You cannot convince the accuser of your innocence. The more you try the guiltier you will look. There is a thinking error known as confirmation bias. Whatever a person sees simply confirms what she already believes. For example: why aren’t you protesting more? An innocent person would fight allegations? Then you argue your case. Why are you getting so upset? An innocent person would not let words get to him. You absolutely cannot win. Know that you cannot win and know it so well that you stop trying and taking it one step further, you do not feel the need to try for victory. and it is not about you. Do not waste your time and energy on the irrational. Stop protesting, abandon arguments. No one hears your words anyway.
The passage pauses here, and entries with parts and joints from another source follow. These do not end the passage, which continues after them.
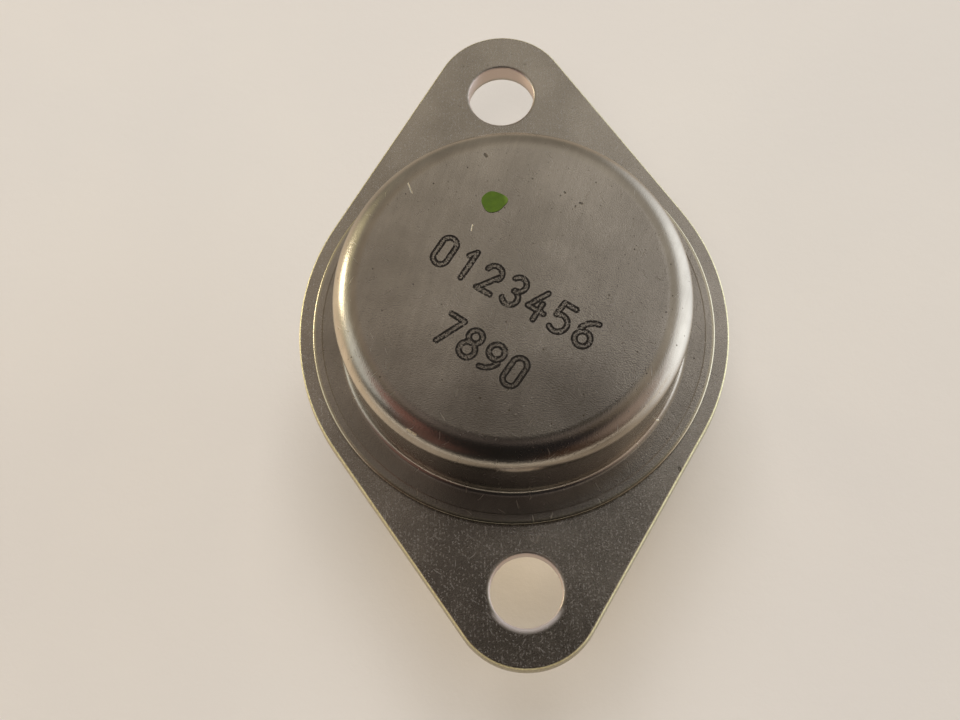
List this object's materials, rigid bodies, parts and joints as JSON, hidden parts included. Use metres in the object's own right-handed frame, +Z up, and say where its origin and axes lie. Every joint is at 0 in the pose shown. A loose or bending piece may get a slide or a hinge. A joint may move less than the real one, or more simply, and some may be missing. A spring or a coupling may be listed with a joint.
{
  "type": "voltage regulator in a metal can package",
  "caption": "Metal can voltage regulator: a round drawn cap welded to a lozenge-shaped mounting flange with screw holes, and straight glass-sealed pins below.",
  "frame": {"origin": "middle of the flange's seating face, halfway between the two screw holes", "axes": "+Z up through the flange and the cap, away from the pins; Y along the line of the screw holes, the pins lying to the +Y side of the middle; X along the line of the two pins, the input pin on the -X side"},
  "size_m": [0.025, 0.0386, 0.0193],
  "materials": {
    "flange_nickel": "satin nickel plate",
    "cap_nickel": "satin nickel plate",
    "pin_nickel": "bright nickel plate",
    "seal_glass": "fused sealing glass, nearly opaque",
    "copper": "bare copper",
    "braze": "braze alloy",
    "solder": "dull solder",
    "silicon": "polished silicon",
    "bond_wire": "bright drawn wire",
    "green_paint": "glossy paint drop"
  },
  "bodies": {
    "root": {"header_flange": "flange_nickel", "cap": "cap_nickel", "input_pin": "pin_nickel", "output_pin": "pin_nickel", "input_glass_seal": "seal_glass", "output_glass_seal": "seal_glass", "heat_spreader": "copper", "spreader_braze": "braze", "die_solder": "solder", "regulator_die": "silicon", "input_bond_wire": "bond_wire", "output_bond_wire": "bond_wire", "sense_bond_wire": "bond_wire", "ground_bond_wire": "bond_wire", "paint_dot": "green_paint"}
  },
  "joints": []
}
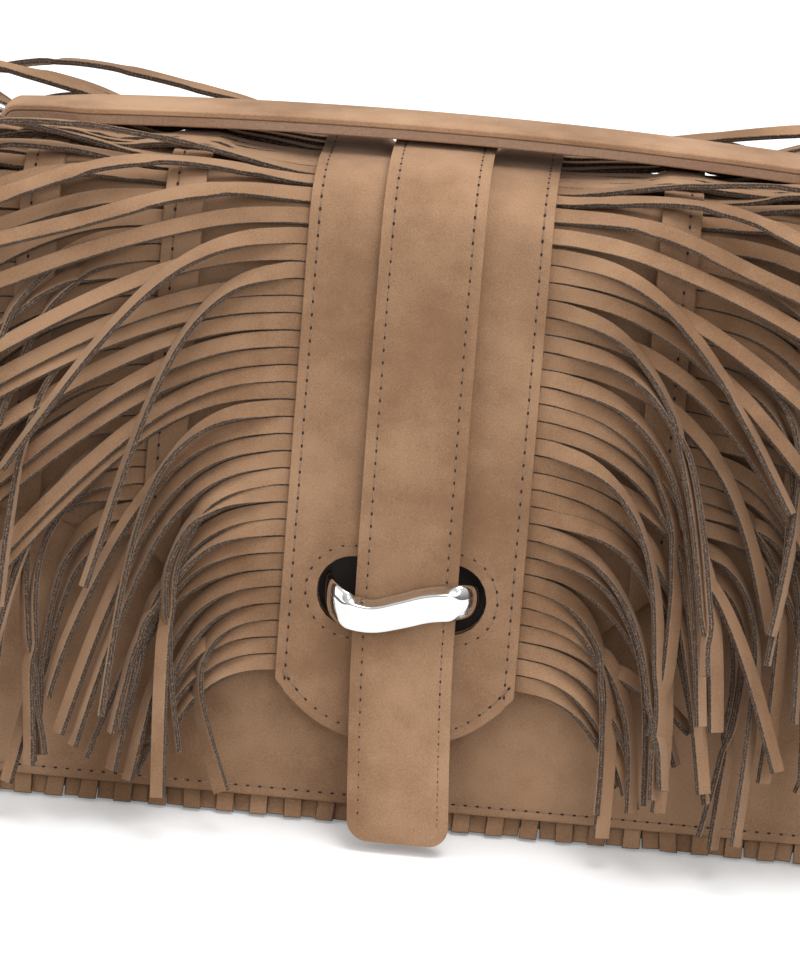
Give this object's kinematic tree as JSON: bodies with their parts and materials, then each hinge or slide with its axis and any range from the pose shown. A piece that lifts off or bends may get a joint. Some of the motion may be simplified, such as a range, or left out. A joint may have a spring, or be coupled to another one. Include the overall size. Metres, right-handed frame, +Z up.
{
  "type": "fringed suede handbag",
  "caption": "Suede flap handbag with rows of cut fringe, a strap drawn through a metal loop and a top handle on rings.",
  "frame": {"origin": "middle of the base, on the surface the bag stands on", "axes": "+X to the right seen from the front, +Y to the back, +Z up"},
  "size_m": [0.352, 0.1208, 0.1873],
  "materials": {
    "suede": "napped",
    "smooth_leather": "satin",
    "lining": "matt",
    "board": "matt",
    "polished_metal": "polished"
  },
  "bodies": {
    "bag": {"front_panel": "suede", "back_panel": "suede", "gusset_left": "suede", "gusset_right": "suede", "base_panel": "suede", "flap": "suede", "centre_panel": "suede", "closing_strap": "suede", "fringe_left_1": "suede", "fringe_left_2": "suede", "fringe_left_3": "suede", "fringe_right_1": "suede", "fringe_right_2": "suede", "fringe_right_3": "suede", "band_left_2": "suede", "band_left_3": "suede", "band_right_2": "suede", "band_right_3": "suede", "edge_fringe_front": "suede", "edge_fringe_back": "suede", "ring_tab_left": "smooth_leather", "ring_tab_right": "smooth_leather", "lining": "lining", "base_board": "board", "lock_loop": "polished_metal", "lock_plate": "polished_metal"},
    "handle": {"handle_strap": "suede"},
    "ring_left": {"ring_left": "polished_metal"},
    "ring_right": {"ring_right": "polished_metal"}
  },
  "joints": [
    {"name": "handle_swing", "type": "hinge", "parent": "bag", "child": "handle", "pos_m": [0, 0, 0.18164], "axis": [1, 0, 0], "range_deg": [-8, 8]},
    {"name": "ring_left_turn", "type": "hinge", "parent": "handle", "child": "ring_left", "pos_m": [-0.1214, 0, 0.17822], "axis": [0.342, 0, 0.9397], "continuous": true},
    {"name": "ring_right_turn", "type": "hinge", "parent": "handle", "child": "ring_right", "pos_m": [0.1214, 0, 0.17822], "axis": [-0.342, 0, 0.9397], "continuous": true}
  ]
}
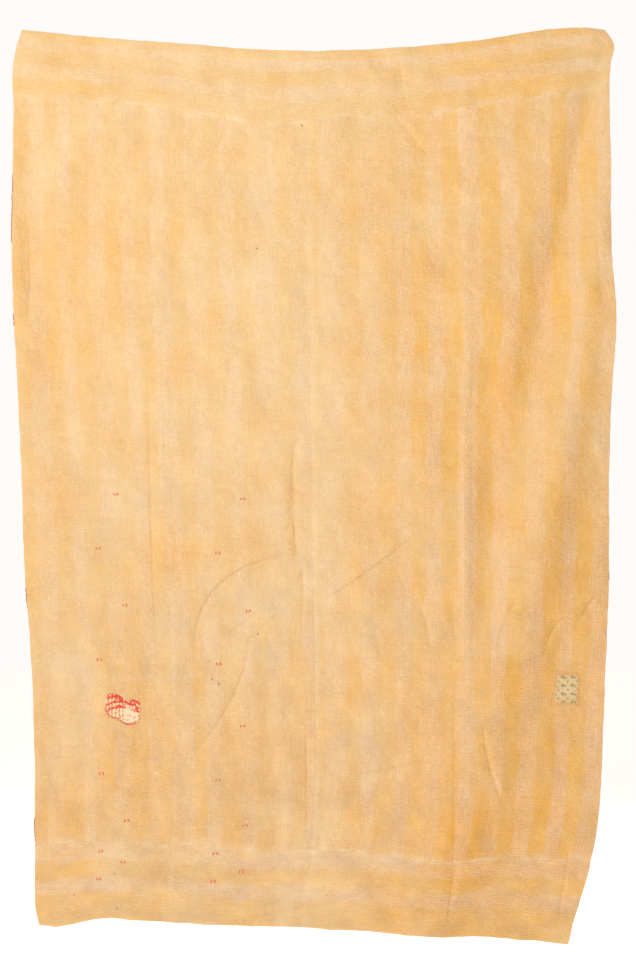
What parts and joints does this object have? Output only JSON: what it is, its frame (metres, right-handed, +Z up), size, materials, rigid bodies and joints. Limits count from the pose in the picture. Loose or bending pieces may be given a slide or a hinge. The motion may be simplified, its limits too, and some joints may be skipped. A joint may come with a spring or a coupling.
{
  "type": "kantha quilt",
  "caption": "Hand-quilted striped cotton kantha throw with two end bands and two small print mends, hanging from its top corners.",
  "frame": {"origin": "middle of the top edge, where the cloth sags lowest between its two held corners", "axes": "+X to the right seen from the front, -Y out of the front, +Z up"},
  "size_m": [1.4636, 0.1614, 2.242],
  "materials": {
    "striped_cotton": "old layered plain-weave cotton, faded gold and cream warp stripes, puckered by rows of running stitch",
    "banded_cotton": "the same old striped cotton turned so that its stripes run across, puckered by rows of running stitch",
    "red_print_cotton": "thin plain-weave cotton with a small red print on off-white, hemmed down by hand",
    "sage_print_cotton": "thin plain-weave cotton with a small dark print on grey-green, hemmed down by hand"
  },
  "bodies": {
    "root": {"main_panel": "striped_cotton", "top_band": "banded_cotton", "bottom_band": "banded_cotton", "red_print_patch": "red_print_cotton", "sage_print_patch": "sage_print_cotton"}
  },
  "joints": []
}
Now, years later, I can feel compassion for a woman who must have had a horrendous childhood to develop a fixation like her focus on sex and children. How horrible. I cannot imagine reaching out to this person who terrified me when I was a child (picture Monique’s character in the movie Precious). But you might have a person who would respond favorably if you take her by the hand and say something soft and comforting. Put aside your own anger and try it. Even if you can extend compassion know it won’t change the accuser’s mind. Compassion can take the sting out of the allegations for you, though. When you feel their pain you feel your own pain less. Maybe that is a self interested take on empathy but it is a truism nevertheless. Do not waste time trying to persuade. Simply view them with kindness and get out if there if you must.